━━━━━ INFORMATION SUPPLIED

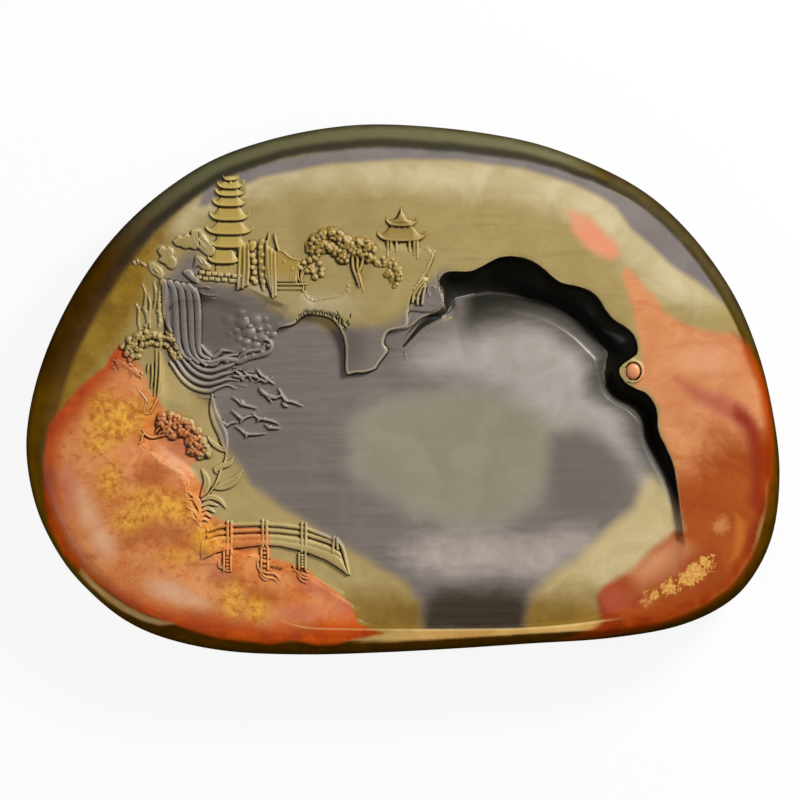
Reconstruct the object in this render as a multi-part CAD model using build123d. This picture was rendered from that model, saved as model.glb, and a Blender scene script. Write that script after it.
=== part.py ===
from build123d import *
import math
import os

os.makedirs("parts", exist_ok=True)

# A landscape ink stone lying flat: length along X, width along Y, +Z up, base on z = 0.
# Points are shares of the outline seen from above: first along the length from the left
# end, then down the width from the far side.

# Driving sizes of the stone, in mm.
stone_length = 260.0
stone_width = 183.0
stone_thickness = 30.0
rim_radius = 9.0
foot_radius = 5.0

# Depths below the flat top.
field_depth = 3.0
dish_depth = 1.8
dish_radius = 48.0
well_depth = 12.0
cut_overrun = 2.0

# Heights of the carving above the face that it grows from.
bank_rise = 2.0
bank_round = 1.0
shelf_rise = 1.8
roof_rise = 1.8
wall_rise = 1.1
base_rise = 0.8
leaf_rise = 1.0
pine_rise = 1.8
trunk_rise = 1.2
rock_rise = 1.6
fall_foot_rise = 0.8
wave_rise = 1.2
wave_step = 0.15
bird_rise = 0.7
deck_rise = 1.8
rail_rise = 2.2
pier_rise = 1.4
stud_rise = 0.5
tuft_rise = 0.8
pearl_radius = 2.5
pearl_rise = 2.0
curl_rise = 1.2

# Sizes of the smaller forms seen from above.
pine_clump_radius = 3.1
tree_clump_radius = 2.3
cliff_clump_radius = 2.7
bank_clump_share = 0.0098
bank_clump_radius = stone_length * bank_clump_share
trunk_half_width = 0.9
twig_half_width = 0.6
wave_half_width = 0.8
ledge_half_width = 0.7
blade_half_width = 0.75
bamboo_half_width = 1.6
rail_half_width = 0.55
post_half_width = 0.9
post_gap = 0.5
pier_half_width = 0.8
stud_radius = 0.5
bird_span = 5.6
bird_sweep = 1.5
bird_half_width = 0.6
tuft_length = 3.6
tuft_half_width = 0.6
curl_half_width = 0.55
curl_clearance = 0.7
scroll_stone_radius = 1.9

top_level = stone_thickness
field_level = top_level - field_depth
well_level = top_level - well_depth


def at(share):
    """Turn a pair of shares into x and y."""
    return ((share[0] - 0.5) * stone_length, (0.5 - share[1]) * stone_width)


def level_face(points, level, smooth):
    """A face on a level plane inside straight or curved sides."""
    spots = [(x, y, level) for x, y in points]
    if smooth:
        return make_face(Spline(*spots, periodic=True))
    return make_face(Polyline(*spots, close=True))


def plate(shares, level, rise, smooth=False):
    """An upright solid on the outline that the shares give."""
    return extrude(level_face([at(s) for s in shares], level, smooth), amount=rise)


def block(left, right, far, near, level, rise):
    """An upright solid on a rectangle of shares."""
    return plate([(left, far), (right, far), (right, near), (left, near)], level, rise)


def dome(spot, radius, rise, level):
    """A cap of a sphere with its flat side on the level."""
    ball = (radius * radius + rise * rise) / (2 * rise)
    x, y = spot
    low = math.degrees(math.asin((ball - rise) / ball))
    seat = Plane(origin=(x, y, level + rise - ball))
    return Solid.make_sphere(ball, seat, angle1=low, angle2=90)


def ribbon(points, half_width, level, rise, leaf=False):
    """A band along a path; a leaf narrows to a point at both ends."""
    last = len(points) - 1
    left_side = []
    right_side = []
    for index, (x, y) in enumerate(points):
        x0, y0 = points[max(index - 1, 0)]
        x1, y1 = points[min(index + 1, last)]
        run = math.hypot(x1 - x0, y1 - y0)
        fullness = math.sin(math.pi * index / last) if leaf else 1
        half = half_width * fullness
        if leaf and index in (0, last):
            left_side.append((x, y))
            continue
        left_side.append((x - (y1 - y0) / run * half, y + (x1 - x0) / run * half))
        right_side.append((x + (y1 - y0) / run * half, y - (x1 - x0) / run * half))
    sides = left_side + right_side[::-1]
    return extrude(level_face(sides, level, False), amount=rise)


def joined(pieces):
    """Fuse the pieces of one carving."""
    whole = pieces[0]
    for piece in pieces[1:]:
        whole = whole + piece
    return whole


def save(shape, name):
    export_step(shape, "parts/" + name + ".step")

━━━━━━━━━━

*DIRECTIONS FOR THIS TASK:*
Give the data again, exactly as it stands.

*ANSWER TO THE EXERCISE:*
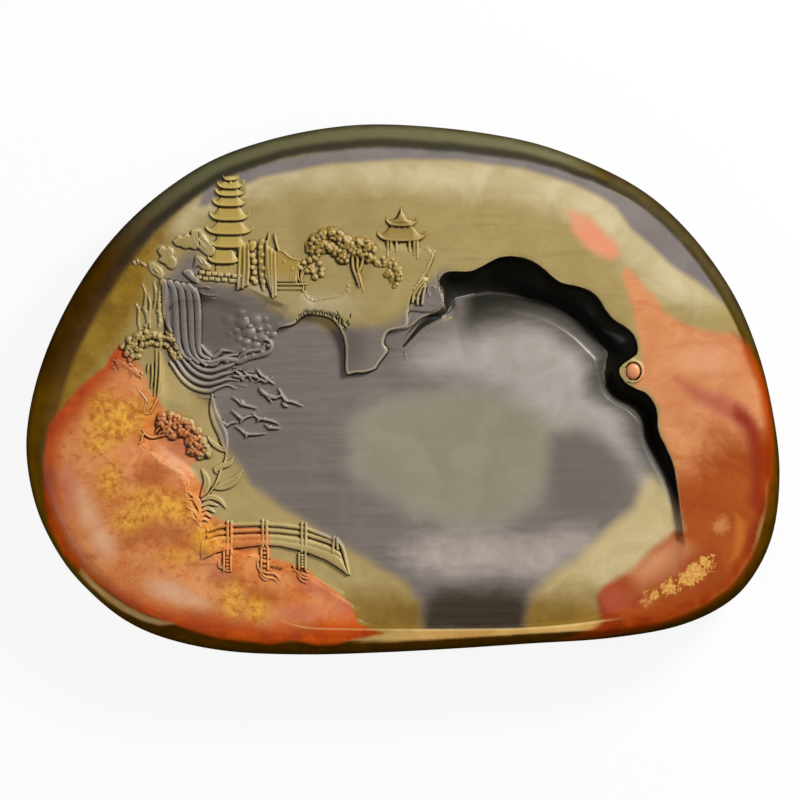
Reconstruct the object in this render as a multi-part CAD model using build123d. This picture was rendered from that model, saved as model.glb, and a Blender scene script. Write that script after it.
=== part.py ===
from build123d import *
import math
import os

os.makedirs("parts", exist_ok=True)

# A landscape ink stone lying flat: length along X, width along Y, +Z up, base on z = 0.
# Points are shares of the outline seen from above: first along the length from the left
# end, then down the width from the far side.

# Driving sizes of the stone, in mm.
stone_length = 260.0
stone_width = 183.0
stone_thickness = 30.0
rim_radius = 9.0
foot_radius = 5.0

# Depths below the flat top.
field_depth = 3.0
dish_depth = 1.8
dish_radius = 48.0
well_depth = 12.0
cut_overrun = 2.0

# Heights of the carving above the face that it grows from.
bank_rise = 2.0
bank_round = 1.0
shelf_rise = 1.8
roof_rise = 1.8
wall_rise = 1.1
base_rise = 0.8
leaf_rise = 1.0
pine_rise = 1.8
trunk_rise = 1.2
rock_rise = 1.6
fall_foot_rise = 0.8
wave_rise = 1.2
wave_step = 0.15
bird_rise = 0.7
deck_rise = 1.8
rail_rise = 2.2
pier_rise = 1.4
stud_rise = 0.5
tuft_rise = 0.8
pearl_radius = 2.5
pearl_rise = 2.0
curl_rise = 1.2

# Sizes of the smaller forms seen from above.
pine_clump_radius = 3.1
tree_clump_radius = 2.3
cliff_clump_radius = 2.7
bank_clump_share = 0.0098
bank_clump_radius = stone_length * bank_clump_share
trunk_half_width = 0.9
twig_half_width = 0.6
wave_half_width = 0.8
ledge_half_width = 0.7
blade_half_width = 0.75
bamboo_half_width = 1.6
rail_half_width = 0.55
post_half_width = 0.9
post_gap = 0.5
pier_half_width = 0.8
stud_radius = 0.5
bird_span = 5.6
bird_sweep = 1.5
bird_half_width = 0.6
tuft_length = 3.6
tuft_half_width = 0.6
curl_half_width = 0.55
curl_clearance = 0.7
scroll_stone_radius = 1.9

top_level = stone_thickness
field_level = top_level - field_depth
well_level = top_level - well_depth


def at(share):
    """Turn a pair of shares into x and y."""
    return ((share[0] - 0.5) * stone_length, (0.5 - share[1]) * stone_width)


def level_face(points, level, smooth):
    """A face on a level plane inside straight or curved sides."""
    spots = [(x, y, level) for x, y in points]
    if smooth:
        return make_face(Spline(*spots, periodic=True))
    return make_face(Polyline(*spots, close=True))


def plate(shares, level, rise, smooth=False):
    """An upright solid on the outline that the shares give."""
    return extrude(level_face([at(s) for s in shares], level, smooth), amount=rise)


def block(left, right, far, near, level, rise):
    """An upright solid on a rectangle of shares."""
    return plate([(left, far), (right, far), (right, near), (left, near)], level, rise)


def dome(spot, radius, rise, level):
    """A cap of a sphere with its flat side on the level."""
    ball = (radius * radius + rise * rise) / (2 * rise)
    x, y = spot
    low = math.degrees(math.asin((ball - rise) / ball))
    seat = Plane(origin=(x, y, level + rise - ball))
    return Solid.make_sphere(ball, seat, angle1=low, angle2=90)


def ribbon(points, half_width, level, rise, leaf=False):
    """A band along a path; a leaf narrows to a point at both ends."""
    last = len(points) - 1
    left_side = []
    right_side = []
    for index, (x, y) in enumerate(points):
        x0, y0 = points[max(index - 1, 0)]
        x1, y1 = points[min(index + 1, last)]
        run = math.hypot(x1 - x0, y1 - y0)
        fullness = math.sin(math.pi * index / last) if leaf else 1
        half = half_width * fullness
        if leaf and index in (0, last):
            left_side.append((x, y))
            continue
        left_side.append((x - (y1 - y0) / run * half, y + (x1 - x0) / run * half))
        right_side.append((x + (y1 - y0) / run * half, y - (x1 - x0) / run * half))
    sides = left_side + right_side[::-1]
    return extrude(level_face(sides, level, False), amount=rise)


def joined(pieces):
    """Fuse the pieces of one carving."""
    whole = pieces[0]
    for piece in pieces[1:]:
        whole = whole + piece
    return whole


def save(shape, name):
    export_step(shape, "parts/" + name + ".step")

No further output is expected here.